The first few didn’t go to well, as I was spending more time thinking about the game dynamic than playing it. The third time was very tense and exciting. I arrived in a flash sports car but parked properly. This meant I looked like an NPC car. I scanned the other player almost by accident as I parked. I think hit the hide in the car button. Light are off engine off. You can be seen in the car. I then watched, panning the camera around as my foe frantically dashed around the block cross crossing, circling, switching direction trying to find me. There I was sat hunched down in the car. I knew if the car moved it would like like a player, if I got out the same thing. So I sat. I watched the timer go 25%, 50%, 75% and as it does so the area the player has to search decreases. It was at 98% and I was about to drive off when they clocked me. Needless to say the car was not bulletproof. It was a very memorable moment for me. It was very different to hiding as a sniper in an FPS (something I prefer not to do). It felt more like an action thriller as the hero watches as the bad guy gets closer.
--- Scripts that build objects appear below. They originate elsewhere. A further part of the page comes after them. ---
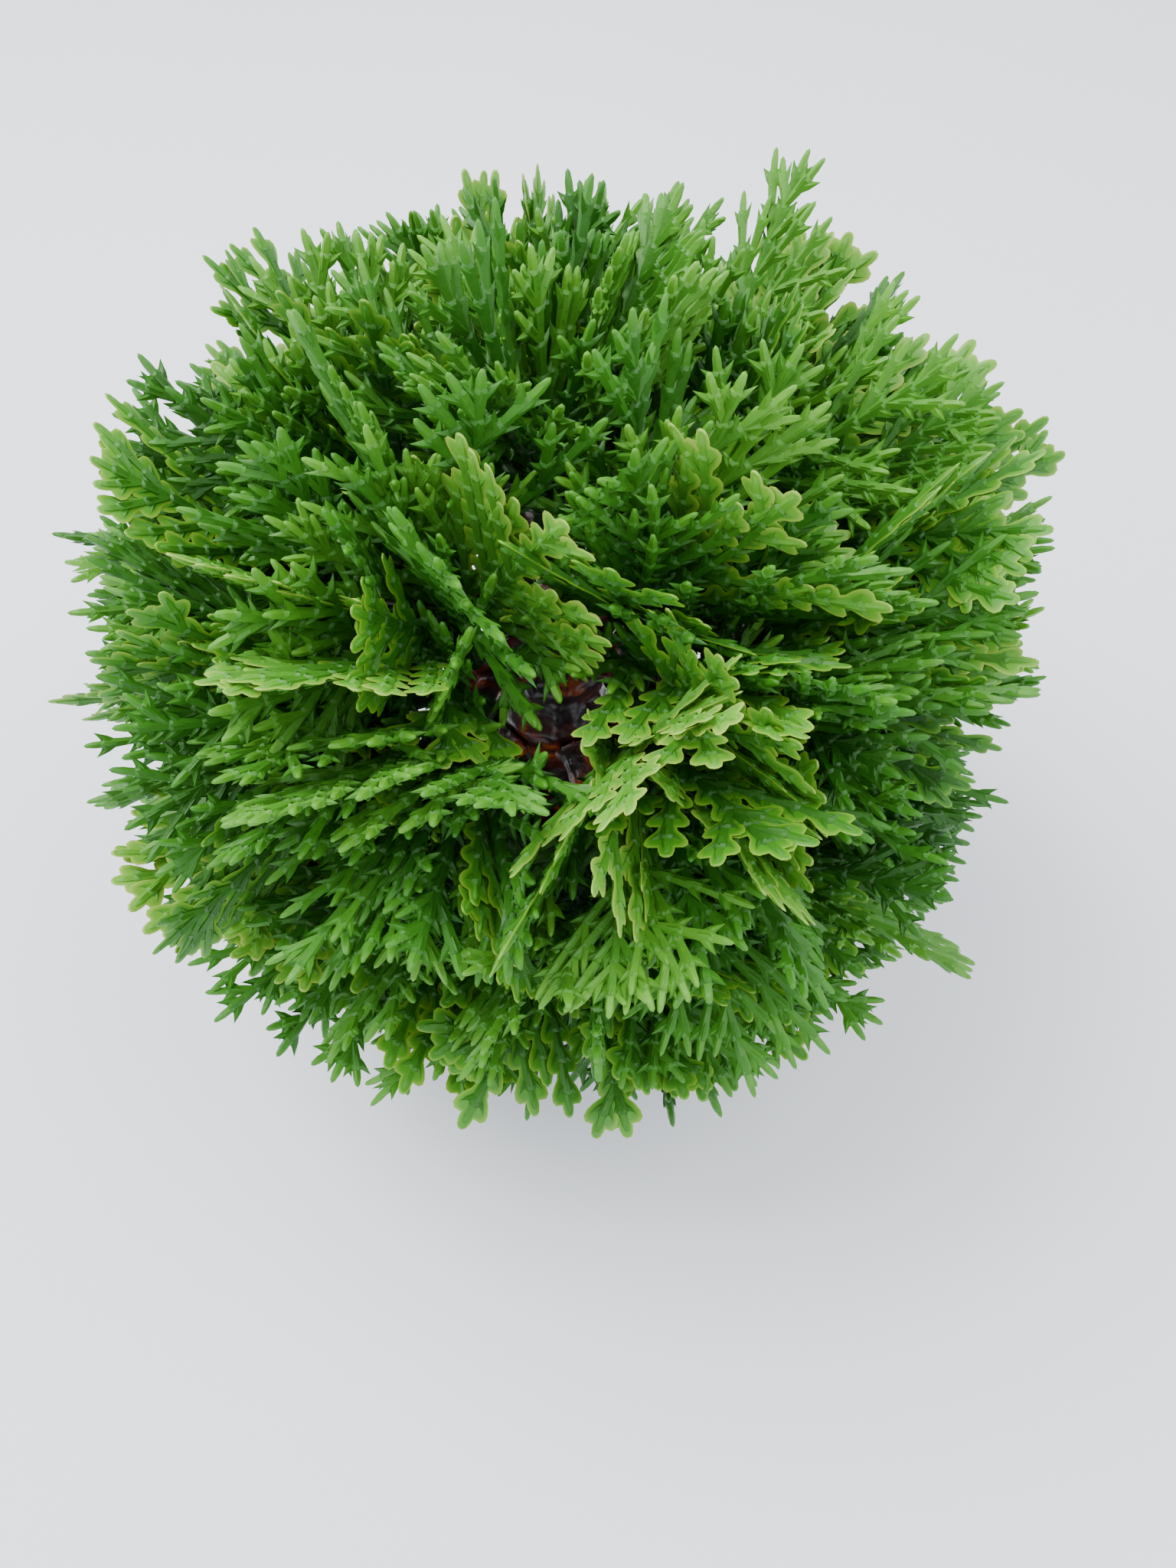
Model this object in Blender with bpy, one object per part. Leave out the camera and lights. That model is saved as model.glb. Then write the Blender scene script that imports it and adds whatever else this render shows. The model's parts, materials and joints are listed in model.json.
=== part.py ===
"""Artificial tabletop tree: a ball-shaped crown of moulded evergreen sprays on a potted trunk.

Metres, +Z up, -Y the front. The origin is the middle of the base pad's underside. The trunk stands on
the weighted filling of the pot, over a steel core wire. Two whorls of five branches and a leader plug
into sockets in the trunk, and each branch carries foliage picks that are pushed onto its pegs.
"""

import itertools
import math

import bmesh
import bpy
from mathutils import Matrix, Vector

# Clearance kept between pieces that touch or fit into each other.
FIT = 0.0003

# Base pad and pot.
PAD_RADIUS = 0.031
PAD_THICKNESS = 0.0016
POT_HEIGHT = 0.050
POT_FOOT_RADIUS = 0.033
POT_RIM_RADIUS = 0.042
POT_WALL = 0.0022
POT_FLOOR = 0.003
RIM_BAND_HEIGHT = 0.009
RIM_BAND_PROUD = 0.0018
POT_SIDES = 32

# What fills the pot. Depths are measured down from the rim.
FILLER_TOP_DEPTH = 0.013
MOSS_TOP_DEPTH = 0.004
MOSS_DOME = 0.002
MOSS_HOLE_SLACK = 0.0012

# Trunk and its core wire.
TRUNK_RADIUS = 0.0078
ROOT_FLARE_RADIUS = 0.0145
ROOT_FLARE_HEIGHT = 0.006
KNOT_RADIUS = 0.0122
KNOT_HALF_HEIGHT = 0.0078
TRUNK_TOP_RADIUS = 0.0068
TRUNK_BOW = 0.003
BARK_RIDGES = 5
BARK_RIDGE_DEPTH = 0.0005
TRUNK_SIDES = 16
TRUNK_RINGS = 18
WIRE_RADIUS = 0.0016
WIRE_TOP_BELOW_WHORL = 0.010

# Whorls of branches. Slopes are above the horizon. The lowest sprays fall outwards over the pot's rim,
# so the wider the rim is, the higher above it the lower whorl stands.
WHORL_BRANCHES = 5
WHORL_RISE_PER_RIM_RADIUS = 0.8
WHORL_SPACING = 0.015
TRUNK_TOP_ABOVE_WHORL = 0.0125
LOWER_BRANCH_SLOPE = math.radians(-21)
UPPER_BRANCH_SLOPE = math.radians(34)
LOWER_WHORL_TURN = math.radians(18)

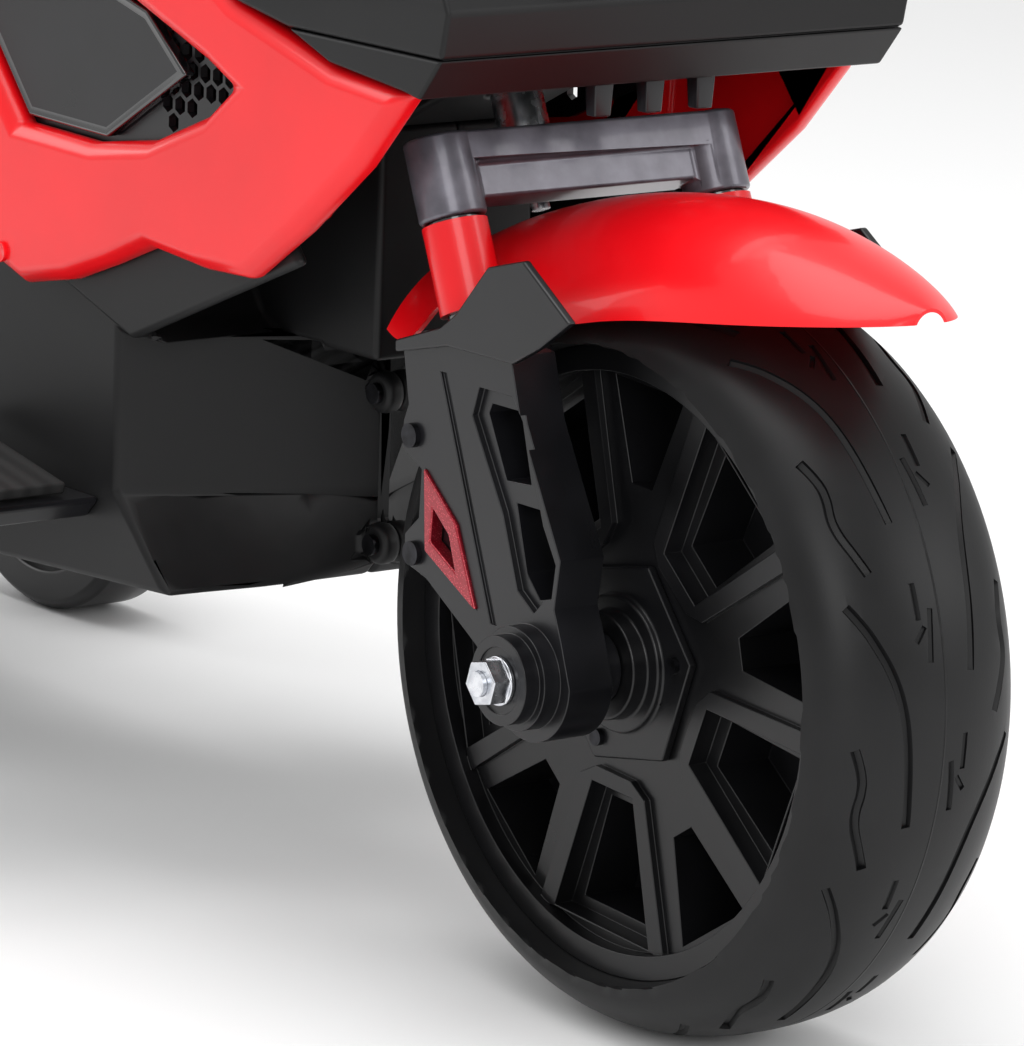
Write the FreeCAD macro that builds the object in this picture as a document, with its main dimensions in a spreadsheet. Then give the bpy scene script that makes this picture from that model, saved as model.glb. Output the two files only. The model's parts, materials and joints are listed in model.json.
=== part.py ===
"""Child's battery ride-on motorcycle with stabiliser wheels.

Frame: +X forward, +Y the rider's left, +Z up. The origin is on the floor under the middle of the
machine, half way between the two axles. Lengths are in millimetres, angles in degrees.
"""
import FreeCAD, Part
import math
import os
import re

import Sketcher
from FreeCAD import Vector

SIZES = {
    "wheel_base": 750,
    "tyre_diameter": 310,
    "tyre_width": 102,
    "rim_diameter": 256,
    "rim_width": 82,
    "rim_wall": 10,
    "web_half_width": 34,
    "rim_core": 4,
    "hub_cover_across": 90,
    "hub_boss_reach": 48.6,
    "axle_diameter": 10,
    "running_clearance": 0.05,
    "running_gap": 0.4,
    "fork_inner_face": 62,
    "fork_leg_width": 22,
    "fork_boss_reach": 15,
    "fork_tube_spacing": 136,
    "fork_tube_diameter": 21,
    "fork_cover_diameter": 27,
    "fork_foot": 7.4,
    "rake": 23,
    "crown_gap": 14.8,
    "crown_height": 34,
    "stem_offset": 30.8,
    "stem_diameter": 22,
    "stem_length": 355,
    "bar_width": 480,
    "bar_diameter": 22,
    "bar_rise": 32,
    "bar_pullback": 34,
    "grip_length": 104,
    "grip_diameter": 32,
    "body_half_width": 118,
    "panel_thickness": 12,
    "panel_wall": 4,
    "panel_bevel": 5,
    "prow_sweep": 58,
    "chassis_half_width": 100,
    "chassis_wall": 4,
    "seat_width": 196,
    "seat_height": 112,
    "seat_thickness": 40,
    "arm_width": 16,
    "fender_wall": 3,
    "fender_half_width": 60,
    "grille_pitch": 9,
    "stabiliser_diameter": 172,
    "stabiliser_width": 44,
    "stabiliser_track": 400,
    "footrest_reach": 86,
    "button_travel": 2,
}

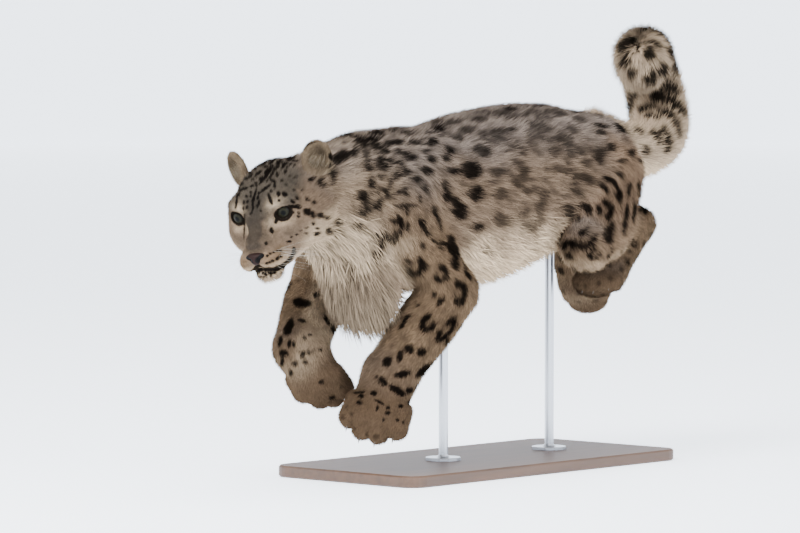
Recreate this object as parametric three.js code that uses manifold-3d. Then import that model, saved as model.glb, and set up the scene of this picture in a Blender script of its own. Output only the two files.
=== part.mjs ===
// A snow leopard in mid-leap, life size, held on a plain display stand.
// Millimetres, +Z up. The cat heads towards -X with its left side towards -Y,
// and the origin is the centre of the base's underside.
import * as THREE from "three";
import { mergeVertices } from "three/addons/utils/BufferGeometryUtils.js";
import Module from "manifold-3d";

const wasm = await Module();
wasm.setup();

// Driving dimensions of the animal, taken over the coat.
const HUMERUS = 184;
const FOREARM = 196;
const FORE_FOOT = 138;
const THIGH = 210;
const SHANK = 219;
const HIND_FOOT = 150;
const HIND_TOES = 62;
const EYE = { radius: 16, fore: -5, left: 38.5, lid: 3.2, open: [14, 10] };

// Driving dimensions of the stand.
const BASE = { length: 780, width: 360, thickness: 22, corner: 34, bevel: 3 };
const ROD_RADIUS = 9;
const FLANGE = { radius: 34, height: 6, fillet: 5 };

// Touching nodes keep this gap.
const GAP = 0.3;

const DEGREE = Math.PI / 180;
const LEFT = -1;
const RIGHT = 1;
const UP = new THREE.Vector3(0, 0, 1);
const FORWARD = new THREE.Vector3(-1, 0, 0);

const point = (x, y, z) => new THREE.Vector3(x, y, z);
const WORLD_AXES = [point(1, 0, 0), point(0, 1, 0), point(0, 0, 1)];

// A direction that turns from straight ahead towards the cat's left, and rises, in degrees.
function heading(turn, rise) {
  const flat = Math.cos(rise * DEGREE);
  return point(
    -Math.cos(turn * DEGREE) * flat,
    -Math.sin(turn * DEGREE) * flat,
    Math.sin(rise * DEGREE),
  );
}

const step = (from, length, turn, rise) => from.clone().addScaledVector(heading(turn, rise), length);

// Smooth interpolation through equally spaced values, t from 0 to 1.
function spline(values, t) {
  const place = Math.min(Math.max(t, 0), 1) * (values.length - 1);
  const i = Math.min(Math.floor(place), values.length - 2);
  const u = place - i;
  const [a, b, c, d] = [-1, 0, 1, 2].map((n) => values[Math.min(Math.max(i + n, 0), values.length - 1)]);
  const square = 2 * a - 5 * b + 4 * c - d;
  const cube = 3 * b - a - 3 * c + d;
  return 0.5 * (2 * b + (c - a) * u + square * u * u + cube * u * u * u);
}

const splinePoint = (points, t) =>
  point(...["x", "y", "z"].map((axis) => spline(points.map((p) => p[axis]), t)));

// The two directions across an axis: one nearest to the hint, and the one square to both.
function across(axis, hint) {
  const front = hint.clone().addScaledVector(axis, -hint.dot(axis)).normalize();
  return [front, new THREE.Vector3().crossVectors(axis, front)];
}

// About how far a point at a, b, c stands outside an ellipsoid with these radii.
function beyond(a, b, c, ra, rb, rc) {
  const share = Math.hypot(a / ra, b / rb, c / rc);
  if (share < 1e-6) return -Math.min(ra, rb, rc);
  return Math.hypot(a, b, c) * (1 - 1 / share);
}

const lump = (centre, radii, axes) => ({
  centre,
  reach: Math.max(...radii),
  field(p) {
    const d = p.clone().sub(centre);
    return beyond(d.dot(axes[0]), d.dot(axes[1]), d.dot(axes[2]), ...radii);
  },
});

// A straight limb: its radii towards the front, back and side at equally spaced sections.
function limb(from, to, hint, { front, back, side }) {
  const length = from.distanceTo(to);
  const axis = to.clone().sub(from).normalize();
  const [ahead, aside] = across(axis, hint);
  return {
    centre: from.clone().lerp(to, 0.5),
    reach: length / 2 + Math.max(...front, ...back, ...side),
    field(p) {
      const d = p.clone().sub(from);
      const along = d.dot(axis);
      const t = Math.min(Math.max(along / length, 0), 1);
      const b = d.dot(ahead);
      const rb = spline(b > 0 ? front : back, t);
      const ra = spline(side, t);
      return beyond(d.dot(aside), b, along - t * length, ra, rb, Math.min(ra, rb));
    },
  };
}

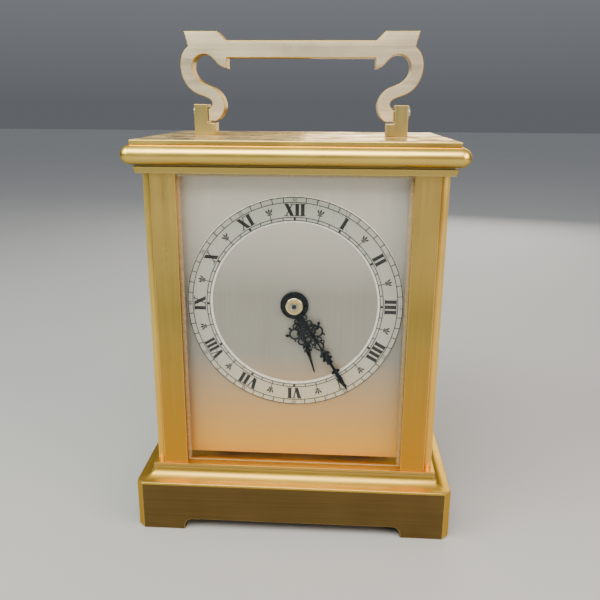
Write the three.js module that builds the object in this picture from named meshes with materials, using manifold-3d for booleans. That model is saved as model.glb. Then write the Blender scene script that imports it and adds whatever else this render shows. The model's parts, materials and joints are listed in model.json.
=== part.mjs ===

Of course in this case it was not a happy ending. I should imagine though my opponent felt quite a rush too in dealing with me with so little time on the clock. Its a connection to another human through gameplay. We both know how one another felt, but that was it. An anonymous game of hide and seek 🙂
It generally seems to be these moments that define games for me now. It may be the relationship you form with a games puzzle, trying to solve it, realising how much thought and evil intent to catch you out went into it (like in Limbo the game).
Watchdogs may not be the ultimate next gen game, might have more pixels on a PS4 to and Xbox One, but it has got me thinking about the genre again and about these gaming moments in a metaverse.